You can show the income under 192A under section 10(12) Recognised Provident Fund if you have withdrawn money from your EPF account. The exemption is allowed if the service period is for more than 5 years. 

What Is TDS on Salary U/S 192?

The TDS on salary under section 192 is calculated on the amount payable at the average rate of income tax. The rate is decided according to the rates in force for the financial year in which the TDS will be paid.

The TDS calculated also includes the health and education cess at 4%.

What Is the Difference between 192A and 192B?

Section 192 A refers to the TDS on premature withdrawal from the Provident Fund. There is no section named 192 A and 192 B. But, there is section 92 A and 92 B. These sections are used to differentiate the type of employee in Form 16 A while filing the ITR.

Section 92 A is for government employees, excluding union government employees. Section 92 B is for non-government employees and section 92 C is for union government employees.

Section 192 TDS rate for Tax Deduction at source for the Assessment Year 2023-24 can be accessed through this link: TDS Rates 

TDS Calculation Formula

Anybody can calculate the TDS on their salary by using this tool: TDS Calculator

As the TDS is calculated on the net tax payable amount, the formula to calculate the TDS is as follows:

Average income tax rate = income tax payable (as per the tax slab rates for the financial year) divided by Total estimated income for the financial year.

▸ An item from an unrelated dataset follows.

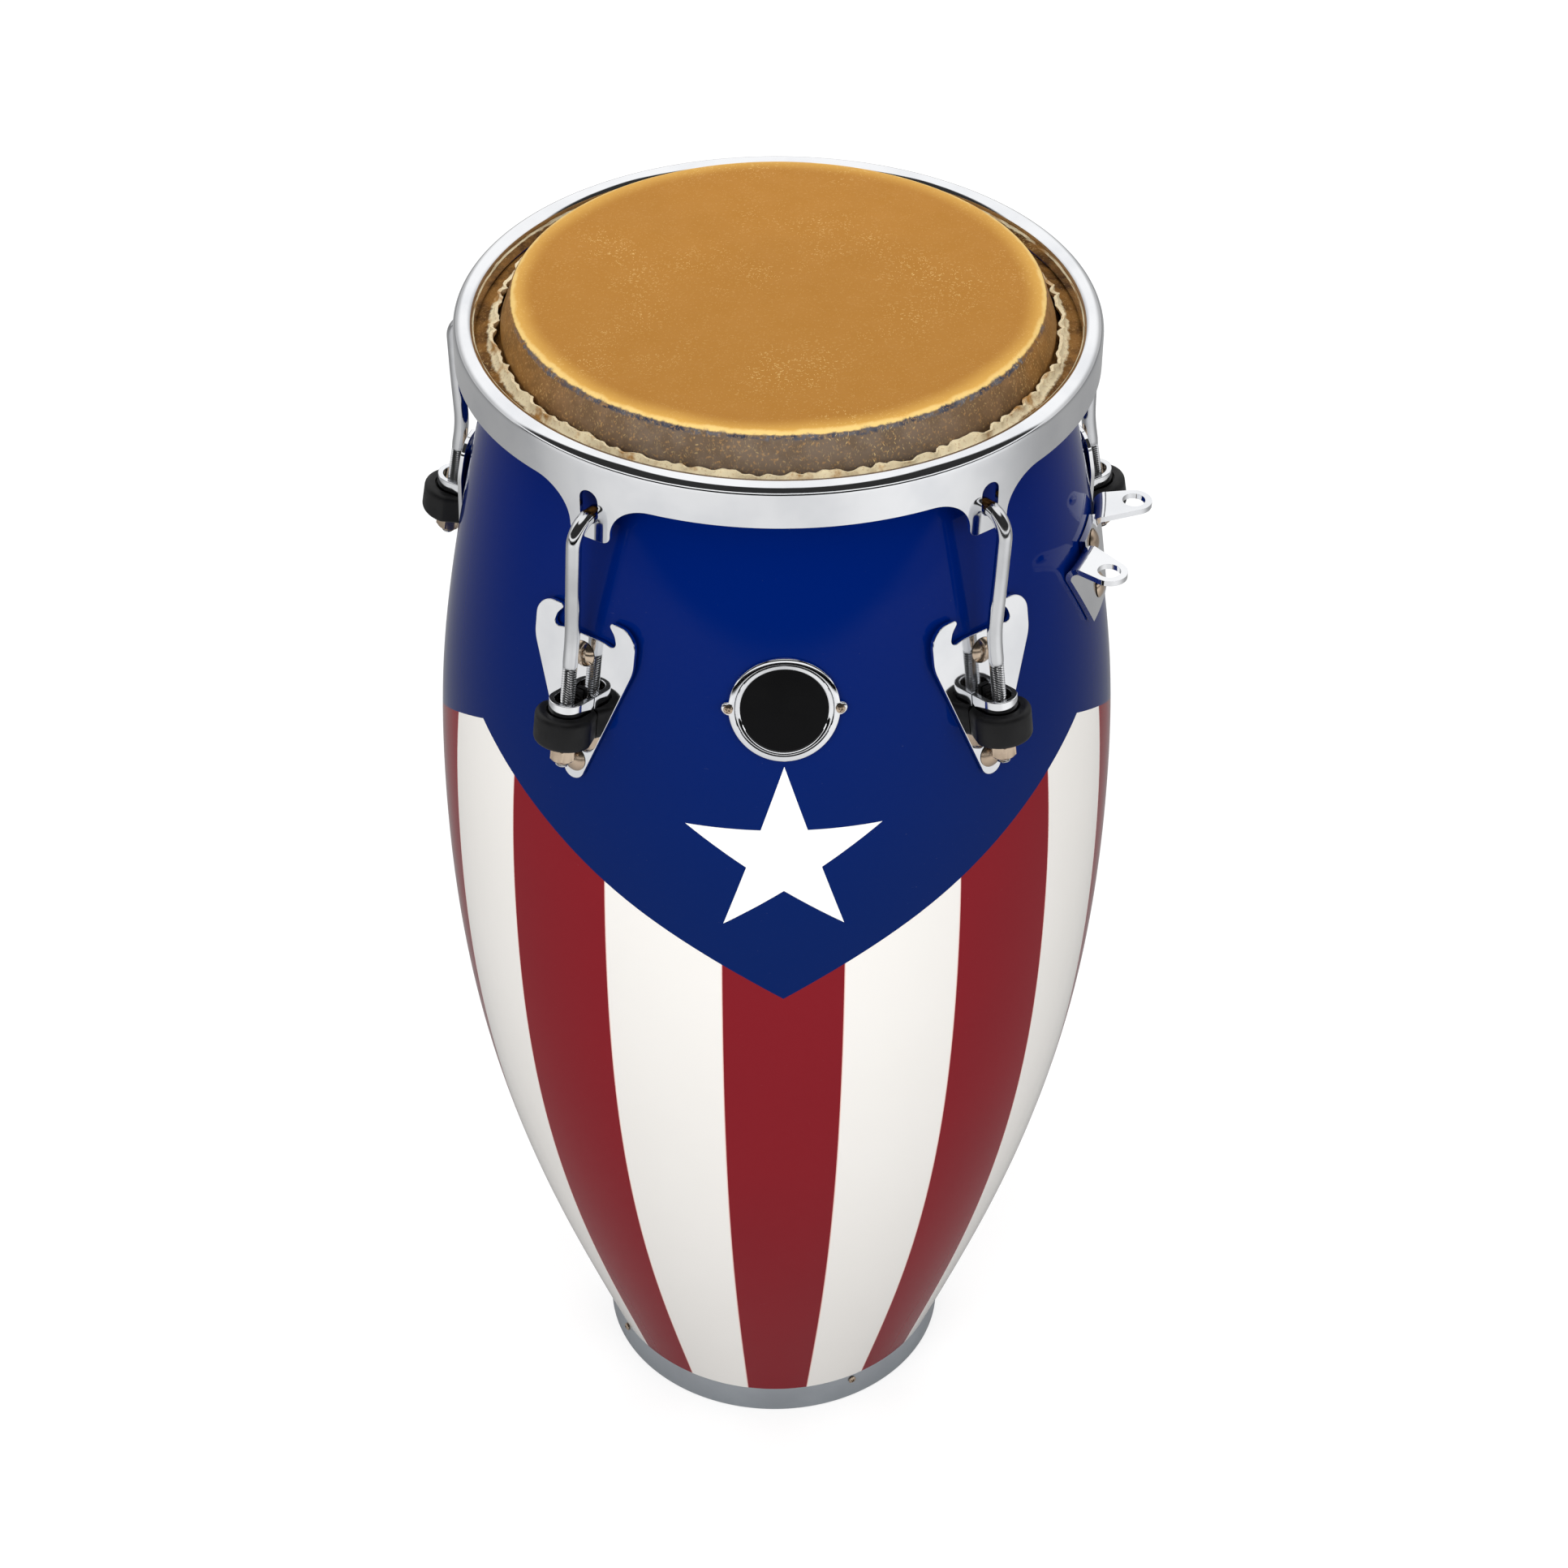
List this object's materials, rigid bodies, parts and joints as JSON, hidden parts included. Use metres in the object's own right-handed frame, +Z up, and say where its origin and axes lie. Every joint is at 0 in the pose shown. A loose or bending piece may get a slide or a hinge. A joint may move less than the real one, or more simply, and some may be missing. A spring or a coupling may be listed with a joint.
{
  "type": "quinto conga drum",
  "caption": "Tall barrel-shaped hand drum with a rawhide head, a rolled chrome tension rim drawn down by hooks and lugs, a stand bracket and a banded open foot.",
  "frame": {"origin": "centre of the round foot, on the floor it stands on, on the drum's turning axis", "axes": "+Z up along the drum's axis to the head; -Y is the front, where the round badge is; +X is the side of the stand bracket"},
  "size_m": [0.4072, 0.4053, 0.762],
  "materials": {
    "lacquer": "gloss lacquer, blue field with a white star over red and white stripes",
    "hide": "natural rawhide, amber, satin",
    "chrome": "polished chrome",
    "steel": "plain zinc-plated steel",
    "nickel": "nickel-plated steel, semi-bright",
    "rubber": "black moulded rubber",
    "band": "satin light grey metal"
  },
  "bodies": {
    "drum": {"shell": "lacquer", "head_skin": "hide", "stand_bracket": "chrome", "bracket_bolt_upper": "nickel", "bracket_bolt_lower": "nickel", "bracket_backing_plate": "steel", "badge": "chrome", "badge_screw_left": "nickel", "badge_screw_right": "nickel", "base_band": "band", "foot_ring": "rubber", "band_screw_1": "nickel", "band_screw_2": "nickel", "band_screw_3": "nickel", "band_screw_4": "nickel", "side_plate_1": "chrome", "receiver_1": "chrome", "bumper_1": "rubber", "plate_bolt_upper_1": "nickel", "plate_bolt_lower_1": "nickel", "backing_plate_1": "steel", "side_plate_2": "chrome", "receiver_2": "chrome", "bumper_2": "rubber", "plate_bolt_upper_2": "nickel", "plate_bolt_lower_2": "nickel", "backing_plate_2": "steel", "side_plate_3": "chrome", "receiver_3": "chrome", "bumper_3": "rubber", "plate_bolt_upper_3": "nickel", "plate_bolt_lower_3": "nickel", "backing_plate_3": "steel", "side_plate_4": "chrome", "receiver_4": "chrome", "bumper_4": "rubber", "plate_bolt_upper_4": "nickel", "plate_bolt_lower_4": "nickel", "backing_plate_4": "steel", "side_plate_5": "chrome", "receiver_5": "chrome", "bumper_5": "rubber", "plate_bolt_upper_5": "nickel", "plate_bolt_lower_5": "nickel", "backing_plate_5": "steel"},
    "tension_rim": {"rim": "chrome", "flesh_hoop": "steel", "hide_tuck": "hide"},
    "hook_1": {"hook_1": "chrome"},
    "nut_1": {"lug_nut_1": "nickel"},
    "hook_2": {"hook_2": "chrome"},
    "nut_2": {"lug_nut_2": "nickel"},
    "hook_3": {"hook_3": "chrome"},
    "nut_3": {"lug_nut_3": "nickel"},
    "hook_4": {"hook_4": "chrome"},
    "nut_4": {"lug_nut_4": "nickel"},
    "hook_5": {"hook_5": "chrome"},
    "nut_5": {"lug_nut_5": "nickel"}
  },
  "joints": [
    {"name": "rim_draw", "type": "slide", "parent": "drum", "child": "tension_rim", "axis": [0, 0, 1], "range_m": [-0.005, 0.004]},
    {"name": "hook_travel_1", "type": "slide", "parent": "drum", "child": "hook_1", "axis": [-0.1013, 0.1395, 0.985], "range_m": [-0.00509, 0.00408]},
    {"name": "nut_turn_1", "type": "hinge", "parent": "drum", "child": "nut_1", "pos_m": [0.1133, -0.15595, 0.60229], "axis": [-0.1013, 0.1395, 0.985], "range_deg": [-1045, 1305]},
    {"name": "hook_travel_2", "type": "slide", "parent": "drum", "child": "hook_2", "axis": [-0.164, -0.0533, 0.985], "range_m": [-0.00509, 0.00408]},
    {"name": "nut_turn_2", "type": "hinge", "parent": "drum", "child": "nut_2", "pos_m": [0.18333, 0.05957, 0.60229], "axis": [-0.164, -0.0533, 0.985], "range_deg": [-1045, 1305]},
    {"name": "hook_travel_3", "type": "slide", "parent": "drum", "child": "hook_3", "axis": [0, -0.1724, 0.985], "range_m": [-0.00509, 0.00408]},
    {"name": "nut_turn_3", "type": "hinge", "parent": "drum", "child": "nut_3", "pos_m": [0, 0.19276, 0.60229], "axis": [0, -0.1724, 0.985], "range_deg": [-1045, 1305]},
    {"name": "hook_travel_4", "type": "slide", "parent": "drum", "child": "hook_4", "axis": [0.164, -0.0533, 0.985], "range_m": [-0.00509, 0.00408]},
    {"name": "nut_turn_4", "type": "hinge", "parent": "drum", "child": "nut_4", "pos_m": [-0.18333, 0.05957, 0.60229], "axis": [0.164, -0.0533, 0.985], "range_deg": [-1045, 1305]},
    {"name": "hook_travel_5", "type": "slide", "parent": "drum", "child": "hook_5", "axis": [0.1013, 0.1395, 0.985], "range_m": [-0.00509, 0.00408]},
    {"name": "nut_turn_5", "type": "hinge", "parent": "drum", "child": "nut_5", "pos_m": [-0.1133, -0.15595, 0.60229], "axis": [0.1013, 0.1395, 0.985], "range_deg": [-1045, 1305]}
  ],
  "couplings": [
    {"joint": "hook_travel_1", "follows": "rim_draw", "ratio": 1.0152},
    {"joint": "nut_turn_1", "follows": "rim_draw", "rad_per_m": -4520.4},
    {"joint": "hook_travel_2", "follows": "rim_draw", "ratio": 1.0152},
    {"joint": "nut_turn_2", "follows": "rim_draw", "rad_per_m": -4520.4},
    {"joint": "hook_travel_3", "follows": "rim_draw", "ratio": 1.0152},
    {"joint": "nut_turn_3", "follows": "rim_draw", "rad_per_m": -4520.4},
    {"joint": "hook_travel_4", "follows": "rim_draw", "ratio": 1.0152},
    {"joint": "nut_turn_4", "follows": "rim_draw", "rad_per_m": -4520.4},
    {"joint": "hook_travel_5", "follows": "rim_draw", "ratio": 1.0152},
    {"joint": "nut_turn_5", "follows": "rim_draw", "rad_per_m": -4520.4}
  ]
}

Section 192 of the Income Tax Act says that any person responsible for paying income to any person as salary is liable to deduct tax. This tax deducted before sending the salary is called TDS. The TDS is estimated as per the tax slab applicable for the financial year. There are different provisions to deduct TDS for the various sources of income. This article covers all of the six sub-sections under 192.